Yes, you can lower the cost of college in a number of ways.

The primary way to lower the cost of college is to choose a less expensive school. You may find that state or local colleges cost significantly less with little or no impact on the quality of your child’s education. Local colleges also offer the opportunity to live at home, which can reduce room-and-board costs. But living at home may increase transportation costs.

As a creative alternative, your child could enroll in a less expensive institution (e.g., a state or community college) and then transfer to a four-year college as an upperclass student. Your child’s degree would be from the four-year college, but the total cost would be reduced by the two years you spent paying lower tuition and fees.
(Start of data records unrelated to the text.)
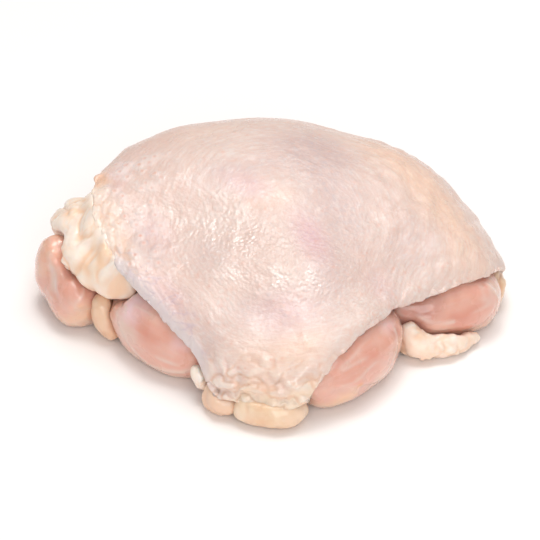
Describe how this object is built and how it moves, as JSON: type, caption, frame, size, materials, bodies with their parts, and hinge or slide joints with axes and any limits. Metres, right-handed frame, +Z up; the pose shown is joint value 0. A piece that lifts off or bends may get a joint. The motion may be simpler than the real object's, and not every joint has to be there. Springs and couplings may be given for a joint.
{
  "type": "raw chicken thigh",
  "caption": "Raw chicken thigh lying cut side down: a wet, wrinkled skin draped over pink muscles, with lumps of cream and yellow fat along its edges.",
  "frame": {"origin": "centre of the thigh's bounding box, at table level", "axes": "+X along the thigh's long way, +Y to its back, away from the hanging tongue of skin, +Z up from the table"},
  "size_m": [0.1256, 0.1044, 0.0392],
  "materials": {
    "muscle": "wet raw muscle, pink with pale streaks",
    "cream_fat": "wet cream-white fat, lumpy",
    "yellow_fat": "wet pale yellow fat",
    "skin": "wet raw skin, fine wrinkles and pores, satin with small highlights"
  },
  "bodies": {
    "root": {"muscle_bulk": "muscle", "muscle_left": "muscle", "muscle_front_left": "muscle", "muscle_front_right": "muscle", "muscle_right": "muscle", "muscle_back_left": "muscle", "fat_left": "cream_fat", "fat_sliver": "yellow_fat", "fat_front": "yellow_fat", "fat_fold": "cream_fat", "fat_tip": "cream_fat", "fat_right_strip": "cream_fat", "fat_right_edge": "yellow_fat", "skin": "skin"}
  },
  "joints": []
}
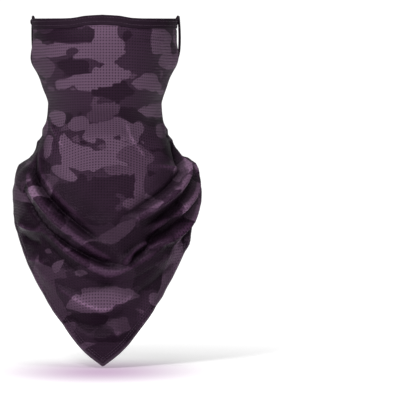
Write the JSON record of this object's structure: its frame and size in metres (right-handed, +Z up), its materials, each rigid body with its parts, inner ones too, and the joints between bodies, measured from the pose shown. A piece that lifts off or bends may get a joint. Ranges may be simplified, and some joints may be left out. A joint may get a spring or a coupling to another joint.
{
  "type": "neck gaiter face mask",
  "caption": "Ear-loop face mask and neck gaiter in camo mesh knit, a face tube that opens into a pointed bib, with bound edges.",
  "frame": {"origin": "where the middle of the top edge rests on the wearer's nose bridge", "axes": "+X to the wearer's left, +Y to the back of the head, +Z up"},
  "size_m": [0.2, 0.2186, 0.3689],
  "materials": {
    "camo_mesh_knit": "printed perforated polyester knit in four dusky purple tones, slight sheen",
    "binding_tape": "matt folded knit tape, near-black plum",
    "elastic": "flat covered elastic, matt",
    "sewing_thread": "spun polyester thread, dull plum"
  },
  "bodies": {
    "mask": {"fabric_panel": "camo_mesh_knit", "turned_hem": "camo_mesh_knit", "top_binding": "binding_tape", "nape_binding": "binding_tape", "top_needle_threads": "sewing_thread", "top_looper_thread": "sewing_thread", "nape_needle_threads": "sewing_thread", "nape_looper_thread": "sewing_thread", "hem_needle_threads": "sewing_thread", "hem_looper_thread": "sewing_thread", "back_seam_outer_thread": "sewing_thread", "back_seam_inner_thread": "sewing_thread", "left_top_bartack": "sewing_thread", "right_top_bartack": "sewing_thread", "left_lower_bartack": "sewing_thread", "right_lower_bartack": "sewing_thread"},
    "left_ear_loop": {"left_ear_strap": "binding_tape", "left_ear_elastic": "elastic", "left_strap_stitching": "sewing_thread"},
    "right_ear_loop": {"right_ear_strap": "binding_tape", "right_ear_elastic": "elastic", "right_strap_stitching": "sewing_thread"}
  },
  "joints": [
    {"name": "left_ear_loop_hinge", "type": "hinge", "parent": "mask", "child": "left_ear_loop", "pos_m": [0.0764, 0.1182, -0.0046], "axis": [-0.121, 0.4875, -0.8647], "range_deg": [-60, 120], "stiffness_Nm_per_rad": 0.006},
    {"name": "right_ear_loop_hinge", "type": "hinge", "parent": "mask", "child": "right_ear_loop", "pos_m": [-0.0764, 0.1182, -0.0046], "axis": [-0.121, -0.4875, 0.8647], "range_deg": [-60, 120], "stiffness_Nm_per_rad": 0.006}
  ]
}
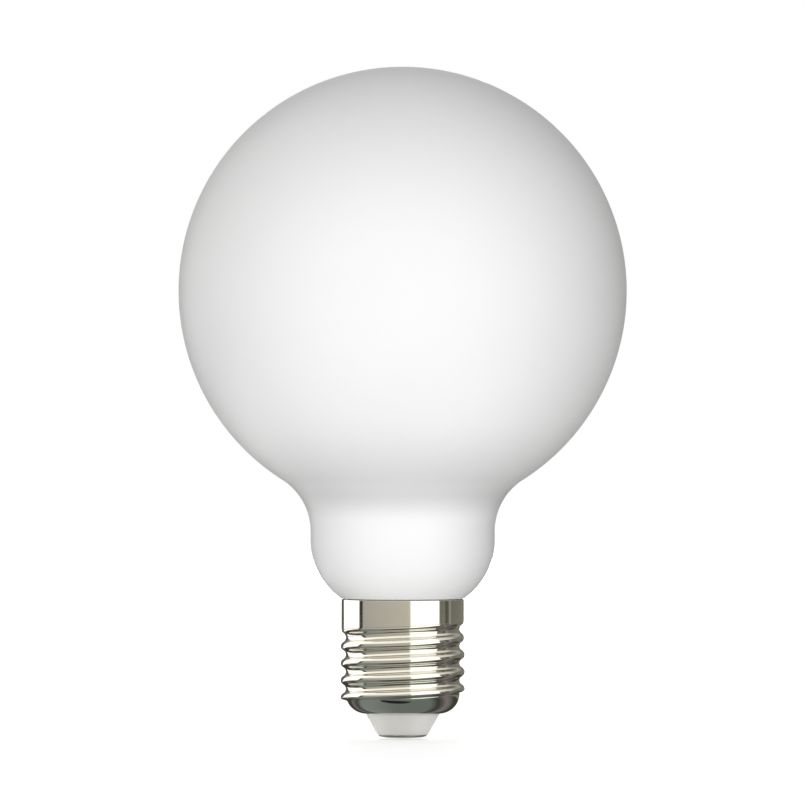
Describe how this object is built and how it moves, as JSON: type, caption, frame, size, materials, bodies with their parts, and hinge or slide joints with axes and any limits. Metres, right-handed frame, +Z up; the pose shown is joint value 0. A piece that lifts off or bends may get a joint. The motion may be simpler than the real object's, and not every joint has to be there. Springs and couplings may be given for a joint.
{
  "type": "globe bulb",
  "caption": "Opal glass globe lamp with a waisted neck on a screw cap with a white insulator cone and a domed centre contact.",
  "frame": {"origin": "centre of the centre contact's flat, the lowest point of the bulb", "axes": "+Z up the bulb's axis from the contact to the top of the globe; -Y is the front, where the thread rises to the right"},
  "size_m": [0.095, 0.095, 0.1422],
  "materials": {
    "opal_glass": "opal white, satin",
    "nickel_plated_brass": "bright nickel plating",
    "cement": "baked lamp cement, matt",
    "white_insulation": "white moulding, satin",
    "contact_metal": "dull tin plating"
  },
  "bodies": {
    "root": {"globe": "opal_glass", "screw_shell": "nickel_plated_brass", "cap_cement": "cement", "insulator": "white_insulation", "centre_contact": "contact_metal"}
  },
  "joints": []
}
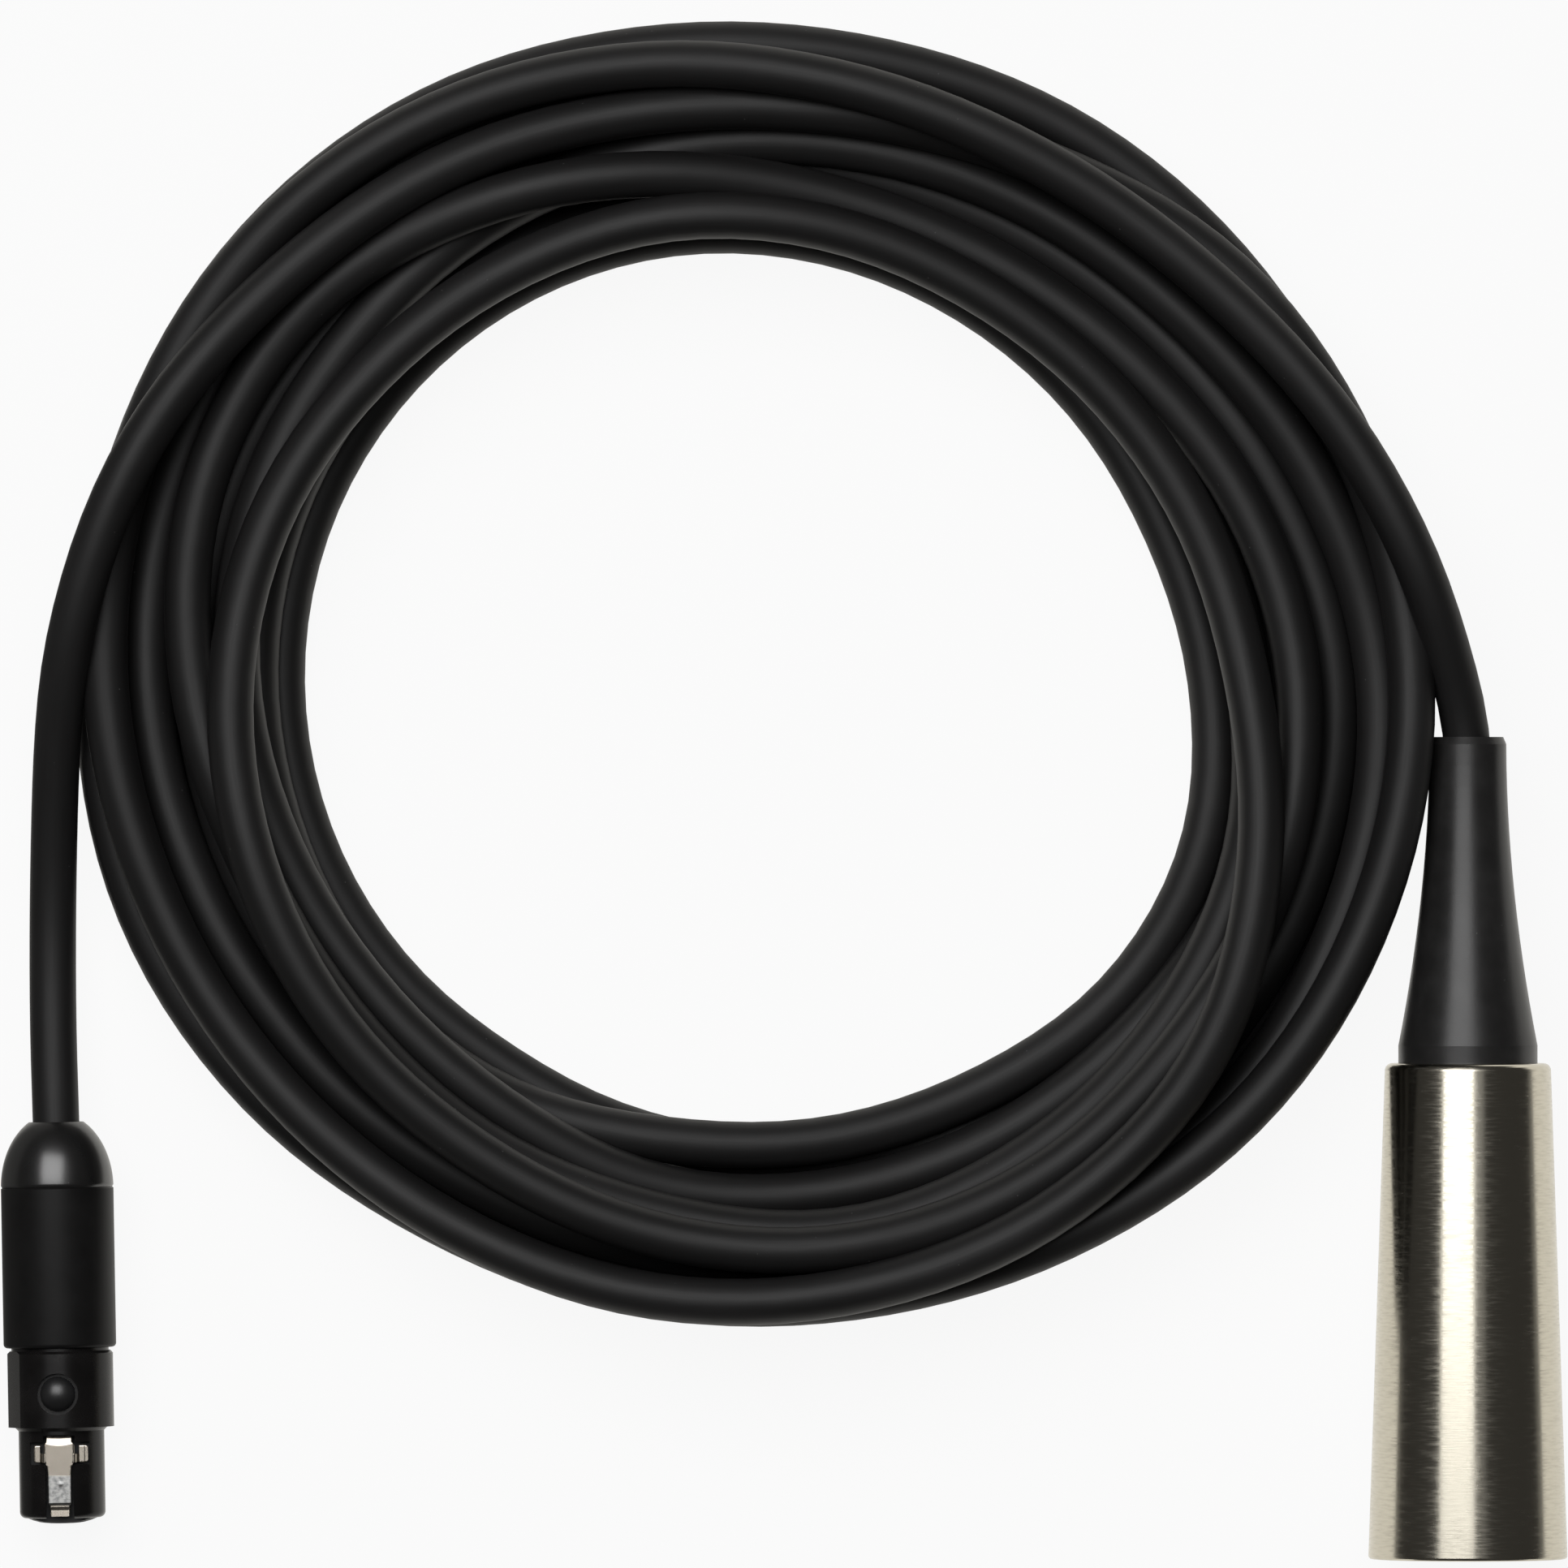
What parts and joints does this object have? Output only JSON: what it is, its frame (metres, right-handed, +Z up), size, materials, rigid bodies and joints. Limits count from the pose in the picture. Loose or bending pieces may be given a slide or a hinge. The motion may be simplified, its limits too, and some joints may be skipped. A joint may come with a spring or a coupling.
{
  "type": "coiled microphone cord",
  "caption": "Coiled black microphone cord, with a tapered metal XLR plug on one end and a small black latching mini socket on the other.",
  "frame": {"origin": "on the table plane, at the centre of the ground that the coil and both connectors cover", "axes": "+Z up from the table; -Y the way both connectors point; +X from the small socket to the large plug"},
  "size_m": [0.1509, 0.1479, 0.0191],
  "materials": {
    "cord_jacket": "matt black cord jacket",
    "nickel_shell": "satin nickel, finely brushed round",
    "black_insert": "black moulded insulator",
    "silver_contact": "silver-plated contact",
    "gold_contact": "gold-plated contact",
    "screw_steel": "zinc-plated steel",
    "tinned_brass": "tinned sheet",
    "relief_rubber": "matt black rubber",
    "black_socket": "satin black",
    "black_button": "satin black",
    "spring_steel": "bright nickel-plated spring steel",
    "wire_black": "sleeved shield",
    "wire_red": "insulated conductor",
    "wire_white": "insulated conductor"
  },
  "bodies": {
    "cord_set": {"cable_coil": "cord_jacket", "cable_lead_xlr": "cord_jacket", "cable_lead_mini": "cord_jacket", "xlr_shell": "nickel_shell", "xlr_insert": "black_insert", "xlr_contact_1": "silver_contact", "xlr_contact_2": "silver_contact", "xlr_contact_3": "silver_contact", "xlr_insert_screw": "screw_steel", "xlr_ground_tag": "tinned_brass", "xlr_strain_relief": "relief_rubber", "xlr_cable_clamp": "tinned_brass", "xlr_clamp_screw": "screw_steel", "xlr_wire_shield": "wire_black", "xlr_wire_red": "wire_red", "xlr_wire_white": "wire_white", "mini_handle": "black_socket", "mini_body": "black_socket", "mini_insert": "black_insert", "mini_contact_1": "gold_contact", "mini_contact_2": "gold_contact", "mini_contact_3": "gold_contact", "mini_cable_clamp": "tinned_brass", "mini_wire_shield": "wire_black", "mini_wire_red": "wire_red", "mini_wire_white": "wire_white"},
    "latch": {"mini_latch": "spring_steel"},
    "button": {"mini_button": "black_button"}
  },
  "joints": [
    {"name": "button_press", "type": "slide", "parent": "cord_set", "child": "button", "axis": [0.0401, 0.0007, -0.9992], "range_m": [0, 0.0004], "stiffness_N_per_m": 600, "springref_m": -0.0003},
    {"name": "latch_flex", "type": "hinge", "parent": "cord_set", "child": "latch", "pos_m": [-0.06998, -0.0462, 0.00858], "axis": [0.999, 0.0174, 0.0401], "range_deg": [0, 1.9], "stiffness_Nm_per_rad": 0.5, "springref_deg": -1.72}
  ],
  "couplings": [
    {"joint": "latch_flex", "follows": "button_press", "rad_per_m": 82.8}
  ]
}
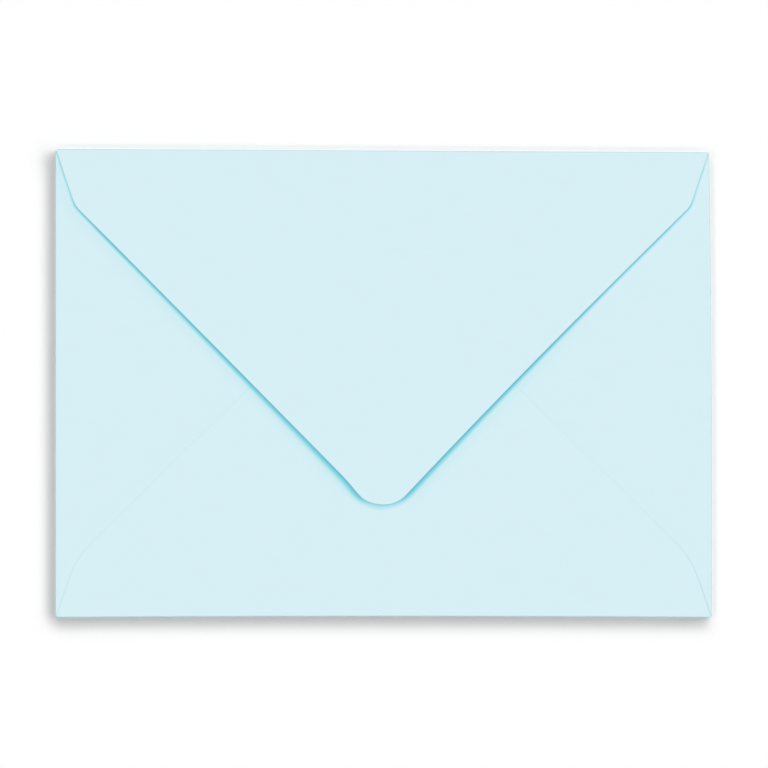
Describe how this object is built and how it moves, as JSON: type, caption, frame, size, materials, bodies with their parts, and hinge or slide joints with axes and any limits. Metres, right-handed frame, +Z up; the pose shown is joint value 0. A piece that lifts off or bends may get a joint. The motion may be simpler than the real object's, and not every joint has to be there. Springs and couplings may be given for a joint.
{
  "type": "paper envelope",
  "caption": "Closed pale blue paper envelope lying face down: a folded rectangular pocket with side flaps, a glued bottom flap and a deep V-shaped closing flap with a rounded tip.",
  "frame": {"origin": "on the table under the middle of the closed envelope, which lies on its address side", "axes": "+X along the long side, +Y towards the closing flap's crease, +Z up, out of the flap side"},
  "size_m": [0.176, 0.125, 0.0019],
  "materials": {
    "paper": "uncoated matte paper, pale blue right through, a deeper blue-green at its cut edges"
  },
  "bodies": {
    "root": {"envelope_sheet": "paper"}
  },
  "joints": []
}
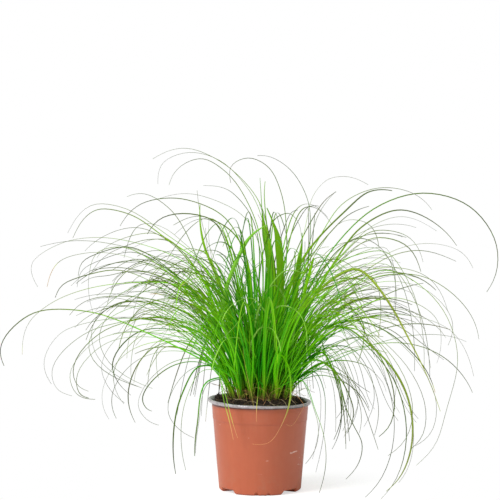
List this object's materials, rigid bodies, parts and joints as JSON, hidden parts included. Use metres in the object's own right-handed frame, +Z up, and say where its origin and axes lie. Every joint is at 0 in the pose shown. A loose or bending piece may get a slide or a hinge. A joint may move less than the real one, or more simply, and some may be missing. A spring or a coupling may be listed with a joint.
{
  "type": "potted cat grass",
  "caption": "Tuft of fine arching grass leaves growing from soil in a round tapered plastic nursery pot with a rolled lip and footed base.",
  "frame": {"origin": "on the pot's axis, in the plane of the feet that it stands on", "axes": "+Z up along the pot's axis, -Y towards the viewer of the picture, +X to that viewer's right"},
  "size_m": [0.5741, 0.4744, 0.4013],
  "materials": {
    "pot_plastic": "thin terracotta-coloured moulded plastic with a grey rolled lip, satin",
    "potting_soil": "dark crumbly peat with root fibres, matt",
    "leaf": "living leaf, saturated green at the base and greyer towards the thin tips, soft sheen"
  },
  "bodies": {
    "root": {"pot": "pot_plastic", "soil": "potting_soil", "shoot_01": "leaf", "shoot_02": "leaf", "shoot_03": "leaf", "shoot_04": "leaf", "shoot_05": "leaf", "shoot_06": "leaf", "shoot_07": "leaf", "shoot_08": "leaf", "shoot_09": "leaf", "shoot_10": "leaf", "shoot_11": "leaf", "shoot_12": "leaf", "shoot_13": "leaf", "shoot_14": "leaf", "shoot_15": "leaf", "shoot_16": "leaf", "shoot_17": "leaf", "shoot_18": "leaf", "shoot_19": "leaf", "shoot_20": "leaf", "shoot_21": "leaf", "shoot_22": "leaf", "shoot_23": "leaf", "shoot_24": "leaf", "shoot_25": "leaf", "shoot_26": "leaf", "shoot_27": "leaf", "shoot_28": "leaf", "shoot_29": "leaf", "shoot_30": "leaf", "shoot_31": "leaf", "shoot_32": "leaf", "shoot_33": "leaf", "shoot_34": "leaf", "shoot_35": "leaf", "shoot_36": "leaf", "shoot_37": "leaf", "shoot_38": "leaf"}
  },
  "joints": []
}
You can also check to see if the colleges your child is interested in offer accelerated programs, online courses, or credit for advanced high school classes. Accelerated programs offer the chance to graduate in three years, allowing you to save a year’s worth of college expenses. Online courses may cost less than traditional courses, and may allow your child to supplement his or her education and graduate early. Advanced high school classes offer your child the opportunity to earn college credits before entering college, which may allow him or her to shave off a semester or two.

You can also investigate government military programs. Your child’s options include attending a service academy, enlisting in the military first and then attending college under the GI Bill, and training for the military while in school under the ROTC program. Although such programs all offer benefits, each has specific service requirements that you should understand thoroughly.

Your child might also consider studying abroad. Foreign universities are often less expensive than U.S. colleges and offer a cultural experience that can bring lifelong benefits.

Finally, investigate all possible sources of financial aid. Use a net price calculator to research colleges that offer generous grant or scholarship aid, which can significantly reduce your family’s overall out-of-pocket cost.